Maintain accurate records

Managing the mobile device lifecycle with its accurate records is a necessity in meeting mobile compliance regulations. Records include tracking which devices an organization issues to employees, which employees have access to sensitive corporate data, and what security measures are on employee devices.

Hybrid and remote work require organizations to rethink how they educate their users about mobile security and compliance.

Deliver ongoing mobile security training to all users

Hybrid and remote work require organizations to rethink how they educate their users about mobile security and compliance. Mobile device security can no longer be a module in an online security awareness training course that's fluffy with little regard to specifics for the organization, leading employees to blow through the course so they can email their manager a PDF certificate.

Mobile security training in the hybrid and remote work era requires the following:

  • Dedicated mobile device training starting from the time of employee onboarding that focuses on security and compliance.
  • Publication and dissemination of mobile security-focused job aids and documentation through channels such as Notion or other centralized platforms.
  • Mobile security becomes part of team meetings and asynchronous communication channels such as Slack.
  • "Just-in-time" mobile security training as new threats surface in the industry or as the mobile security strategy changes is a necessary follow-up.

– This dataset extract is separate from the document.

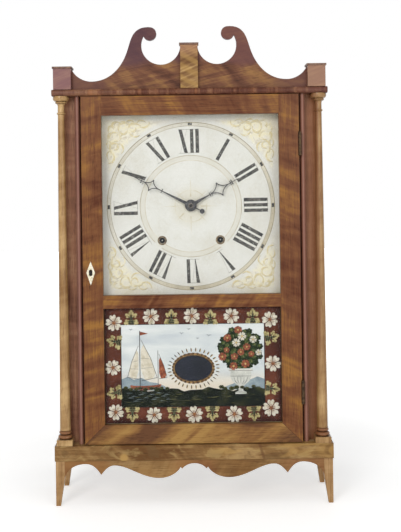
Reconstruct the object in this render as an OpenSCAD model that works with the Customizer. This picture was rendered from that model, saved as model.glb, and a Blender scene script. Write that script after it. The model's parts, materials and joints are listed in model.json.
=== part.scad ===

Take mobile compliance seriously

Some organization's mobile devices have likely been hacked without their security team knowing. It's imperative that all organizations, not just regulated ones, take mobile compliance seriously and instill that to the entire organization on a cultural level. IT and management must ensure that the entire fleet of mobile devices is as compliant as their installed base of PCs. Failure to do so could result in major fines, loss of customers, negative public relations and in some cases executives going to jail.